The reasons for last week's unrest are varied. Bulgarian students were protesting against the death of one of their number in a criminal attack, blaming the Socialist-led Government for failing to ensure security. They were joined by farmers angry at low prices for their produce and problems with European Union subsidies often diverted by corrupt administrators.
Tensions have been exacerbated by the gas crisis, in which Bulgaria suffered severe heating and power shortages after Moscow turned off the taps following a dispute with Ukraine.
"We are fed up with living in the poorest and most corrupt country," the Sofia protest organisers said in a statement. "This unique protest unites the people in their wish for change and their wish to live in a normal European country."
In Latvia, years of strong economic growth have given way to recession, soaring inflation and rising unemployment. Trust in the state's authority and officials has fallen catastrophically, said President Valdis Zatlers last week, threatening to call snap elections.
Most of those arrested in last week's disturbances in Riga have now been released. According to security police chief Janis Reiniks, the detained were "jobless, workers, students and school children" and included "one [person] connected to the Latvian Democratic Party and one skinhead".
Last year Latvia was forced to ask the International Monetary Fund for a massive 6.7 billion ($16.4 billion) bailout package, fuelling a jingoistic backlash against a perceived "national humiliation".
Some Eastern European states appear to be doing better, however. The Estonian Government built up substantial currency reserves during years of rapid growth.
Another fear is a rise in attacks on ethnic minorities. The Czech Republic, also hit by the crisis, saw its worst street violence for years recently when 700 members of the far-right Workers' Party clashed with 1000 riot police in the town of Litvinov when they were prevented from marching into a mostly Roma area.

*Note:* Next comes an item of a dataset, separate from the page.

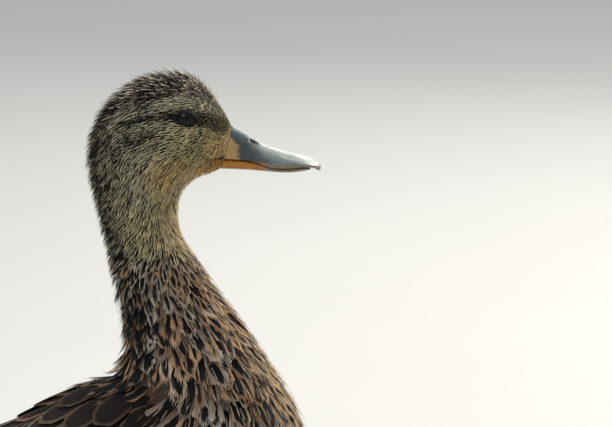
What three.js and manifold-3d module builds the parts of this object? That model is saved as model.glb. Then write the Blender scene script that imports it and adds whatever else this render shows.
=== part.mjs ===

"The populist, nationalist political climate [in Eastern Europe] is very conducive to anti-minority sentiment," said Larry Olomoofe of the European Roma Rights Centre in Budapest.
The recent history of the region aggravates the crisis, say experts.
"You have people who were buoyed up through a very bad period after the collapse of the USSR, when their economies contracted by up to a third, by a belief that joining the EU would bring them prosperity and stability," Eyal said.
"It is that aspiration that has been disappointed and that is very destabilising."